The Big Bang Theory


Faire rire, quelle prétention.

Je sors d'un marathon de 9 saisons de Seinfeld. Ça veut dire 174 épisodes d'humour daté. Les années 90 dans tout ce qu'elles symbolisent de vide intersidéral. It's a show about nothing. Tellement nothing que c'est terriblement longuet entre deux rires. Mais j'ai insisté car je voulais comprendre le zeitgeist de cette époque révolue. Et mine de rien, Seinfeld est en Amérique du nord une référence télévisuelle qu'il faut assimiler quand on prétend s'intégrer. Et je ne veux pas cracher dans la soupe : il y a des gags qui m'ont fait beaucoup rire, dans Seinfeld. Mais l'humour s'avarie plus vite qu'un poisson oublié sur une plage arrière de voiture en plein soleil. Ce qui fait rire un jour agace le lendemain. D'où un principe tout con : il faut consommer l'humour pendant qu'il est frais. Et quoi de plus actuel que les geeks ?

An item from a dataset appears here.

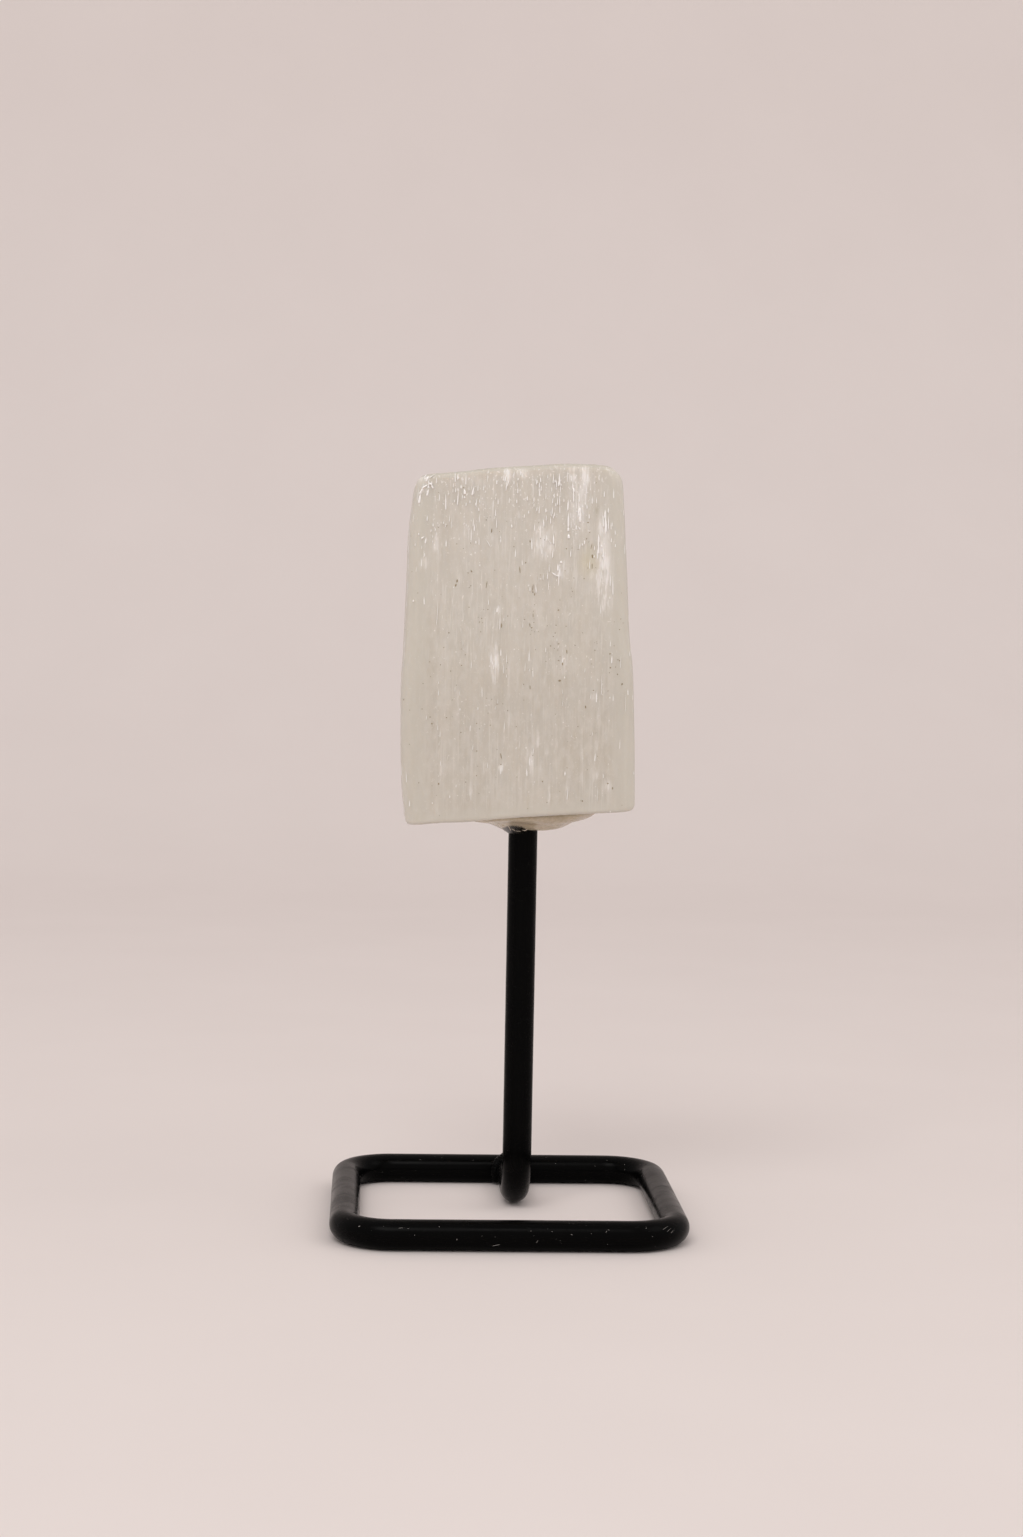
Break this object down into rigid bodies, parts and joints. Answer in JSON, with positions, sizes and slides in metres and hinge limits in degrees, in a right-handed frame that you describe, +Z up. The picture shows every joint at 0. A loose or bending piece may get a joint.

Leonard et Sheldon sont deux génies qui vivent en collocation. Ils travaillent comme physiciens dans une université et vivent leur vie de nerds : soirée de jeux vidéos, visite au magasin de BD, visionnage de Battlestar Galactica, partie de painball, pratique intensive du bogogle klingon... Ils ont deux sidekicks : un astrophysicien indien nommé Raj et un ingénieur juif, Howard. Leur petite routine explose en l'air quand une nouvelle voisine, Penny, s'installe en face de chez eux et provoque une rapide hausse de l'activité hormonale de trois de ces nolifes. La table est mise pour la comédie.

Je ne suis pas scientifique, je ne travaille pas dans l'informatique et je n'ai jamais eu de colocataires (si l'on excepte les 10 mois de promiscuité forcée du service militaire). Pourtant The Big Bang Theory me parle totalement. Quatre désadaptés sociaux qui essayent de vivre pleinement leurs passions d'adulescents tout en essayant d'accoster sur les rivages exotiques de la drague, ça me ramène immanquablement à mes souvenirs de fac où les parties de Magic, les matchs de Bloodbowl, l'arpentage de donjons, les discussions sans fin sur les effets de l'entropie et la découverte du jeu de la vie étaient en totale contradiction avec le rapprochement tant désiré du sexe opposé. Du coup, les personnages de la série, même archétypaux, sont furieusement palpables dans ma mémoire. Le ressort comique est là, puisant sa source dans l'expérience des infréquentables du club de jeu de rôles, des mecs inquiétants qui fréquentent un groupe d'utilisateurs Linux et des dérangés qui préparent leur costume pendant des mois pour aller pratiquer le grandeur-nature en forêt.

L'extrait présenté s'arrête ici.